REQUIREMENT
Among the entries below, extract exactly the lines that run from the one with "for (let tuft" through the one with "cad_parts[node].hide_render = cad_parts[node].hide_viewport", both ends included.

Saved data entries

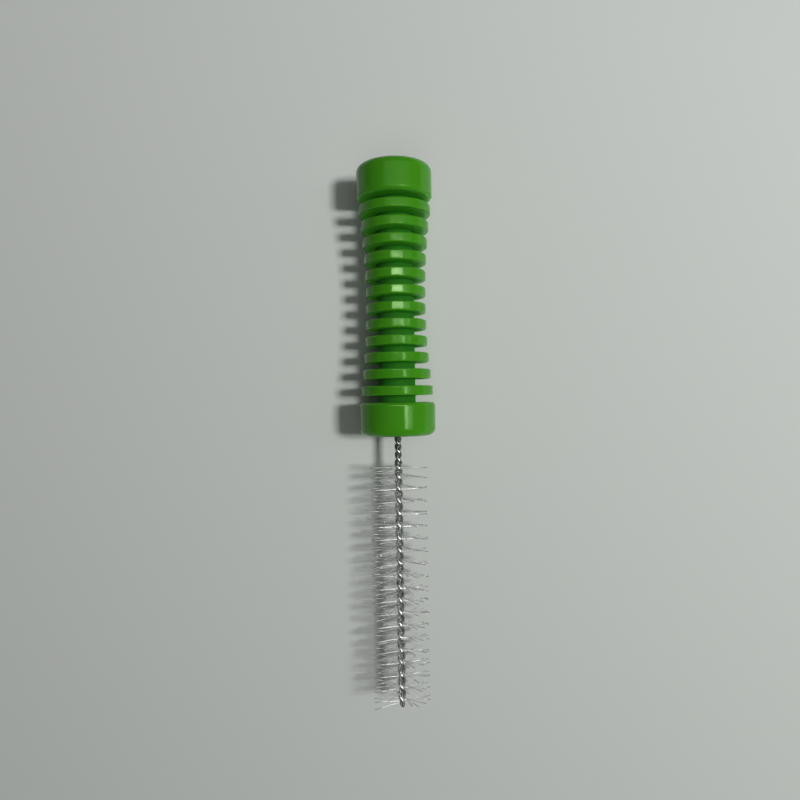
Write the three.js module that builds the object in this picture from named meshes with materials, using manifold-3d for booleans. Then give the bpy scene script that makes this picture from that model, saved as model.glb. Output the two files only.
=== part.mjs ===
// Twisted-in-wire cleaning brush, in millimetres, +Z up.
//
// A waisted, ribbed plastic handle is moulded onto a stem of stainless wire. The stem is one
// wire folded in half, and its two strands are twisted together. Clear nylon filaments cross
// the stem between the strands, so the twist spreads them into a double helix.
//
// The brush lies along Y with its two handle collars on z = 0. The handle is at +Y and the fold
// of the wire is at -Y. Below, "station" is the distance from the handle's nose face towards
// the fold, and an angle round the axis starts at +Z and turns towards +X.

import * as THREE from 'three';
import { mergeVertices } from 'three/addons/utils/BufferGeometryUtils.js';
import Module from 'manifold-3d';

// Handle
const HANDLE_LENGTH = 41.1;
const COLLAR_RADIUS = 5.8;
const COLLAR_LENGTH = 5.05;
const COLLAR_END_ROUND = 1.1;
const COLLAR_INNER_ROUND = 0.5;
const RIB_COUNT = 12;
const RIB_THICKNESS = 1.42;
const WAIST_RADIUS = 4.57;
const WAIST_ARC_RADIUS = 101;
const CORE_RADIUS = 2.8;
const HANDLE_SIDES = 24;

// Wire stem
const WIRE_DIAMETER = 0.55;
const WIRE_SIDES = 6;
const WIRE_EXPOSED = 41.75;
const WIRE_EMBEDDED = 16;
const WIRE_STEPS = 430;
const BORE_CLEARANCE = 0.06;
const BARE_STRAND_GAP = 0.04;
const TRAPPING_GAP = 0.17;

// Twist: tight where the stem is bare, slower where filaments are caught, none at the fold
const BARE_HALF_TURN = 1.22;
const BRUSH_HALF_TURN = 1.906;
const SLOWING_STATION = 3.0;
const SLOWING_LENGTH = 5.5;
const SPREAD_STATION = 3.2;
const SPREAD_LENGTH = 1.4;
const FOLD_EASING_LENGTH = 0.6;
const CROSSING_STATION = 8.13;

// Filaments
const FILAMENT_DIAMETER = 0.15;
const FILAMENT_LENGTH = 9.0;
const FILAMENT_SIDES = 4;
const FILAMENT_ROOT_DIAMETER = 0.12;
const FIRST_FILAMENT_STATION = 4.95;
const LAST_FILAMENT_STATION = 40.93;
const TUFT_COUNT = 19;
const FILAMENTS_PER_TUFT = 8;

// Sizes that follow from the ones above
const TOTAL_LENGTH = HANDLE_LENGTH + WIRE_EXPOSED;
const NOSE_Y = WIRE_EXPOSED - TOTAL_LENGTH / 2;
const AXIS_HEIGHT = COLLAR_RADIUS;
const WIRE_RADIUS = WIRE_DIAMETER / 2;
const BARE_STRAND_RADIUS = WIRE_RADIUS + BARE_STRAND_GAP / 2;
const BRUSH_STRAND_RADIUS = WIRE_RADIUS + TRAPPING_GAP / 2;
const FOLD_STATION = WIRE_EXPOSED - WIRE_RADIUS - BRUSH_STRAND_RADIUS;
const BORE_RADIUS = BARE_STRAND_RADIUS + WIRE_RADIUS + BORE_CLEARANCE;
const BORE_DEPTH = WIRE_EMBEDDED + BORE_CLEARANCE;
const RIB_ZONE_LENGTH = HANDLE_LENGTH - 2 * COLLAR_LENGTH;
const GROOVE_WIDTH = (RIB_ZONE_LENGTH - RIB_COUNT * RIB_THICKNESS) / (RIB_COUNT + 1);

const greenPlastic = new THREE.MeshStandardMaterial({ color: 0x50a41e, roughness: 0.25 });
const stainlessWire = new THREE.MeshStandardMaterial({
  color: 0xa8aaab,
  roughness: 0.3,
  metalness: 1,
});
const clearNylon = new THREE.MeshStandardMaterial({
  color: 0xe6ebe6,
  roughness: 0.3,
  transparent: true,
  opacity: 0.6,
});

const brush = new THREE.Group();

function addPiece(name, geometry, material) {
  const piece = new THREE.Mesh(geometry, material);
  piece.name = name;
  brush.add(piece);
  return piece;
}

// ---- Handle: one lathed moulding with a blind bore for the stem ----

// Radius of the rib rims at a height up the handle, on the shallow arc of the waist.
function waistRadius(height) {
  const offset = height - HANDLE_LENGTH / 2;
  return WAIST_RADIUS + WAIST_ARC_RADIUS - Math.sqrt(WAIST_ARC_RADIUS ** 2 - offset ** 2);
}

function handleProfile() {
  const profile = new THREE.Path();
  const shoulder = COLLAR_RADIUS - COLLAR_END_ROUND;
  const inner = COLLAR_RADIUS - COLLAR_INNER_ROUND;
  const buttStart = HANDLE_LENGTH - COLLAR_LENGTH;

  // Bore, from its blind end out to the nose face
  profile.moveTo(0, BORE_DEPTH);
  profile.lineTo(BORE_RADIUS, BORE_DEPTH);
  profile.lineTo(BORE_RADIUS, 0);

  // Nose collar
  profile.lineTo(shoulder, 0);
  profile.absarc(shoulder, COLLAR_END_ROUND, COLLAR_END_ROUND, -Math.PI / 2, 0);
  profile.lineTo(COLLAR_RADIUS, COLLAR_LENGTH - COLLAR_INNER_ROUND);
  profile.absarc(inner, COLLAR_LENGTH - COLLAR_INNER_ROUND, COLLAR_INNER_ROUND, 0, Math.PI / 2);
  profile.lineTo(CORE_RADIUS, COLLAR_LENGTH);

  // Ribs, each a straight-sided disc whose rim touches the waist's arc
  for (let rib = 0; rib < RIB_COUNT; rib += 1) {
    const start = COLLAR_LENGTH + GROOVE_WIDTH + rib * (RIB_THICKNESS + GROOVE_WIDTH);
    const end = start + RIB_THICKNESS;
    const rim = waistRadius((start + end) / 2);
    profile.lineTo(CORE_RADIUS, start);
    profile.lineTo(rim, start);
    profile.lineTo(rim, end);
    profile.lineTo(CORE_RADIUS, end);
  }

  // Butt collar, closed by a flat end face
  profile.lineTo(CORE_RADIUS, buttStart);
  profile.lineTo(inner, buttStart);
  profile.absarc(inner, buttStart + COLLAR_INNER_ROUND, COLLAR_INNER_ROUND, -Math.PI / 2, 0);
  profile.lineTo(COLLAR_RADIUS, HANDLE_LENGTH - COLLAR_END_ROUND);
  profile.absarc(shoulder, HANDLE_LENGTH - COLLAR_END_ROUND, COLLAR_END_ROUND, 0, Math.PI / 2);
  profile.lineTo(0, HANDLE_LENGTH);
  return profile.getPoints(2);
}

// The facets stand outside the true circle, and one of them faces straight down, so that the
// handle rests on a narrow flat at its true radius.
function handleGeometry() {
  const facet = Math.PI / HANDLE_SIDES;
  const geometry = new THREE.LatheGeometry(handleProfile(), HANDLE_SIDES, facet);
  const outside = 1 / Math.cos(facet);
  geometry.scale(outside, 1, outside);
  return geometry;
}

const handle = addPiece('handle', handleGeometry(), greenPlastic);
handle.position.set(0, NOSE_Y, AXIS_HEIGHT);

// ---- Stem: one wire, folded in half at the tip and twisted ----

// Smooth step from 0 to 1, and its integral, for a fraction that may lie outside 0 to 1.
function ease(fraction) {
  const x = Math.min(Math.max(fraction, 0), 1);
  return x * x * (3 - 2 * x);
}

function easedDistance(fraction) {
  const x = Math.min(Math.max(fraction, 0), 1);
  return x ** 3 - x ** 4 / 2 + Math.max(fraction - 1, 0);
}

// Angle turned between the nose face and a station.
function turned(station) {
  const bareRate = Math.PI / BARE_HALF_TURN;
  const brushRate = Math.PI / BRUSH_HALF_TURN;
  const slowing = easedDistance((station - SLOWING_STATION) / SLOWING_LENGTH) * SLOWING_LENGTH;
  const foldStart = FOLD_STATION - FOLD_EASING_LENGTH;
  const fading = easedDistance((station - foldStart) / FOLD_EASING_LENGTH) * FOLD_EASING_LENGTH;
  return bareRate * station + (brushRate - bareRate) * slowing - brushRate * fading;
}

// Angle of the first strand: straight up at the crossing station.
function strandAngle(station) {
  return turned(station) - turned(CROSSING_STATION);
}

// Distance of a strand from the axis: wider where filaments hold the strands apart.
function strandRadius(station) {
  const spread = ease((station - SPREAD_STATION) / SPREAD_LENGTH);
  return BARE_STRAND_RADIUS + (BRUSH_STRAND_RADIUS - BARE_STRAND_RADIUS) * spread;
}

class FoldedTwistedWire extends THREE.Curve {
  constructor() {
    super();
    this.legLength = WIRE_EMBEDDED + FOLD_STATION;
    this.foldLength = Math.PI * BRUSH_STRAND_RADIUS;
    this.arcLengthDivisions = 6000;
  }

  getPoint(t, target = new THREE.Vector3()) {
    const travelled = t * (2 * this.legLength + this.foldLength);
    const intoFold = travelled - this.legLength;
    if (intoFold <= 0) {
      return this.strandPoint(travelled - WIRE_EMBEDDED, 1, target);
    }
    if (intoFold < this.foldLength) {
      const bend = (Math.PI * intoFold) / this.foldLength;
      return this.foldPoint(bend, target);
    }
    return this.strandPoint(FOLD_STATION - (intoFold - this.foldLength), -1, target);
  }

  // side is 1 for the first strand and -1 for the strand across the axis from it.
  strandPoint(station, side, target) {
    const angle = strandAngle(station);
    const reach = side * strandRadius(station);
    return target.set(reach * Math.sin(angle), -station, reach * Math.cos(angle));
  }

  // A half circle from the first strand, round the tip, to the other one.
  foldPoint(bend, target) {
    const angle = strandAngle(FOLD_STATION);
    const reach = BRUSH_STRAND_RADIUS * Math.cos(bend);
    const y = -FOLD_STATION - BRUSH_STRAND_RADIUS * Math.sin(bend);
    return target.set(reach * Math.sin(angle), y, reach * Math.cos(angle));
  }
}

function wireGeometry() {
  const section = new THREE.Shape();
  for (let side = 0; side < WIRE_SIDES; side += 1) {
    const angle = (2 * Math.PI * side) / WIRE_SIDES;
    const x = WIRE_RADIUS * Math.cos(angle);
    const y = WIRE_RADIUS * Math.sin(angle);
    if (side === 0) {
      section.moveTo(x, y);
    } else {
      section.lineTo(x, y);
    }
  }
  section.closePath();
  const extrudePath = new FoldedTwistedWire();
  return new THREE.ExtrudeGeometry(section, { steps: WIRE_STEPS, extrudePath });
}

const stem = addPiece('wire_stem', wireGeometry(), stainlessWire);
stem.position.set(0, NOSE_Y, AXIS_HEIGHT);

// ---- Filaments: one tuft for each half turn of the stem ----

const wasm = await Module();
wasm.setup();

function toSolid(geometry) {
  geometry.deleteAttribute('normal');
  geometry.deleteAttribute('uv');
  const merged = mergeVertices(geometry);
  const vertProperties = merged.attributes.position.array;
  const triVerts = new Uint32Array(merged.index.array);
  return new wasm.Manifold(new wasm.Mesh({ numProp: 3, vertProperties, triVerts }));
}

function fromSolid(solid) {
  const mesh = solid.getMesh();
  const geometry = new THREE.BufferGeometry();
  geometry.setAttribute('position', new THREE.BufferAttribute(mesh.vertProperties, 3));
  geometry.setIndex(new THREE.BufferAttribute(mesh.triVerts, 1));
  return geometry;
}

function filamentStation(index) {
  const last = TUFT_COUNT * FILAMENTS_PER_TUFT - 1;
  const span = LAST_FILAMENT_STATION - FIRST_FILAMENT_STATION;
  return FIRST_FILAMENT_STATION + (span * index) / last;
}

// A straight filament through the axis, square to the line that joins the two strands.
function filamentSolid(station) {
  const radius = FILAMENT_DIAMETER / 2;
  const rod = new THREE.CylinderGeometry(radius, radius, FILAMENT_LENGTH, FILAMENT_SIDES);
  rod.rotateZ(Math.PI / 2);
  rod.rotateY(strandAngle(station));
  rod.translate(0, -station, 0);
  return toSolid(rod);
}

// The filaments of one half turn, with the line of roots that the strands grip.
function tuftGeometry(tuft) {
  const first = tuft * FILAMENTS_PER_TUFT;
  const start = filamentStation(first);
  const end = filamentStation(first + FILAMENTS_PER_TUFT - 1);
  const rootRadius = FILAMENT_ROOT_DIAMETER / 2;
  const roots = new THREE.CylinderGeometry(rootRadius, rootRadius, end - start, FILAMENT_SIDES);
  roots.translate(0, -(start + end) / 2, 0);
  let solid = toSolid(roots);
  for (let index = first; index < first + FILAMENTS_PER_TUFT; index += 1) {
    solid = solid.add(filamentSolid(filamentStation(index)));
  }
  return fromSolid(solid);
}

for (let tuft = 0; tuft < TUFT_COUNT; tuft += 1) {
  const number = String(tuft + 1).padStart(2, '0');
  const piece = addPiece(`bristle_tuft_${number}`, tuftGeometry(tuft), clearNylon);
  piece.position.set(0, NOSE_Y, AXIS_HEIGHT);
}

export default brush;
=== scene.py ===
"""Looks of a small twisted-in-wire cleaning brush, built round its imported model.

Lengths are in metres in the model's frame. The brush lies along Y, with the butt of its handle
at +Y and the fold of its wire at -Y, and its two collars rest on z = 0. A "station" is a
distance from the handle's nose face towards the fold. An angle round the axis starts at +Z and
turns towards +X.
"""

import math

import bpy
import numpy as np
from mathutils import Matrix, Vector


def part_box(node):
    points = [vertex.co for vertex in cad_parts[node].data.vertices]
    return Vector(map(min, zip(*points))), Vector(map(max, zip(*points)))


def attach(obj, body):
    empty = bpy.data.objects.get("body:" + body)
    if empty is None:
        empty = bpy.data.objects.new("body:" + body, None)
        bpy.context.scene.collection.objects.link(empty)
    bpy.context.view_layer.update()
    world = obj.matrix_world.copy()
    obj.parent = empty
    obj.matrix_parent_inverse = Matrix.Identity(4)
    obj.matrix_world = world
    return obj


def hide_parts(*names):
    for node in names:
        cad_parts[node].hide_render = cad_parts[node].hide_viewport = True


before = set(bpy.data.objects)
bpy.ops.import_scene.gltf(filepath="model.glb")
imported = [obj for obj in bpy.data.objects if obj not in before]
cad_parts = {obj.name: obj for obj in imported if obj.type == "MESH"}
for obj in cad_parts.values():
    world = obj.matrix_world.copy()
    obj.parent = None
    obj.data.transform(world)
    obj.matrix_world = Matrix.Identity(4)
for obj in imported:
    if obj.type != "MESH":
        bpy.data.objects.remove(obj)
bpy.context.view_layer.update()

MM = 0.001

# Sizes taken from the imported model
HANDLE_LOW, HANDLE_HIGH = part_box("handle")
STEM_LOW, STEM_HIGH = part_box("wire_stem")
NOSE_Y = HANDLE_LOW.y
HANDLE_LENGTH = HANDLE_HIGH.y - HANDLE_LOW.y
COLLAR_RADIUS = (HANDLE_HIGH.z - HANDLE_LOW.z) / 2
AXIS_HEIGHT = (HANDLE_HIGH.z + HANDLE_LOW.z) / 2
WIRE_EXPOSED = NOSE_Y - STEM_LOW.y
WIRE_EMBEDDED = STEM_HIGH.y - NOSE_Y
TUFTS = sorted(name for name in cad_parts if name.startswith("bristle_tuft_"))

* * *

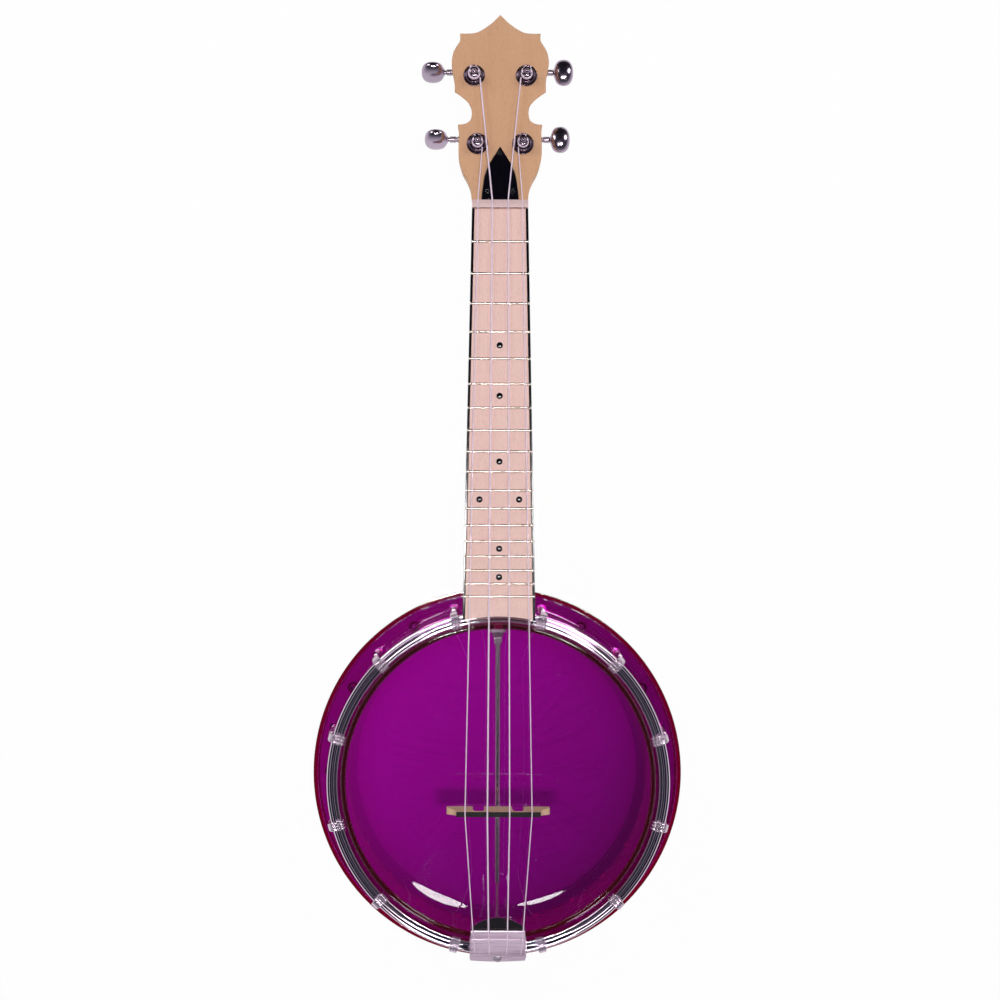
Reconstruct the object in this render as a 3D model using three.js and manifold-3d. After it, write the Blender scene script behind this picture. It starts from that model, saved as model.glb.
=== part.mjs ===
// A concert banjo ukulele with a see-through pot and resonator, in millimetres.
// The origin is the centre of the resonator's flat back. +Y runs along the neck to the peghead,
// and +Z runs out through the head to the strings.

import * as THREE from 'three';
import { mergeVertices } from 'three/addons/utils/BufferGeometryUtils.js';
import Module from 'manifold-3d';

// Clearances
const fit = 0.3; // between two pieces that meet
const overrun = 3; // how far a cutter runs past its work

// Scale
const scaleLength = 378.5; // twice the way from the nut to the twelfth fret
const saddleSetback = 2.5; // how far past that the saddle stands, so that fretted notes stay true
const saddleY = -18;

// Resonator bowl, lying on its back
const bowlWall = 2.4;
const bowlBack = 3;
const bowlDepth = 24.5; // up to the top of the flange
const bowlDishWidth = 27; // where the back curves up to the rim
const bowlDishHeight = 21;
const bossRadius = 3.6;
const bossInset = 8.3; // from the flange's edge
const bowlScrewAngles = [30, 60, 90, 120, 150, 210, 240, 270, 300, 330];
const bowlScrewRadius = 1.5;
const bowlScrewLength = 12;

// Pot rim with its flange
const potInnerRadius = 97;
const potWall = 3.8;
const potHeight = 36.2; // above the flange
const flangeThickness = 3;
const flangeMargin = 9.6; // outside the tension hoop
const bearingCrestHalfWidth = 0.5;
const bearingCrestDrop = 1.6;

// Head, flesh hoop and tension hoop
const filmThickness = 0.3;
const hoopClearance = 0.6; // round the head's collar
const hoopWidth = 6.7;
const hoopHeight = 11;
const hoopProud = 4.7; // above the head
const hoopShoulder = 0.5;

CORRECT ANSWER
for (let tuft = 0; tuft < TUFT_COUNT; tuft += 1) {
  const number = String(tuft + 1).padStart(2, '0');
  const piece = addPiece(`bristle_tuft_${number}`, tuftGeometry(tuft), clearNylon);
  piece.position.set(0, NOSE_Y, AXIS_HEIGHT);
}

export default brush;
=== scene.py ===
"""Looks of a small twisted-in-wire cleaning brush, built round its imported model.

Lengths are in metres in the model's frame. The brush lies along Y, with the butt of its handle
at +Y and the fold of its wire at -Y, and its two collars rest on z = 0. A "station" is a
distance from the handle's nose face towards the fold. An angle round the axis starts at +Z and
turns towards +X.
"""

import math

import bpy
import numpy as np
from mathutils import Matrix, Vector


def part_box(node):
    points = [vertex.co for vertex in cad_parts[node].data.vertices]
    return Vector(map(min, zip(*points))), Vector(map(max, zip(*points)))


def attach(obj, body):
    empty = bpy.data.objects.get("body:" + body)
    if empty is None:
        empty = bpy.data.objects.new("body:" + body, None)
        bpy.context.scene.collection.objects.link(empty)
    bpy.context.view_layer.update()
    world = obj.matrix_world.copy()
    obj.parent = empty
    obj.matrix_parent_inverse = Matrix.Identity(4)
    obj.matrix_world = world
    return obj


def hide_parts(*names):
    for node in names:
        cad_parts[node].hide_render = cad_parts[node].hide_viewport = True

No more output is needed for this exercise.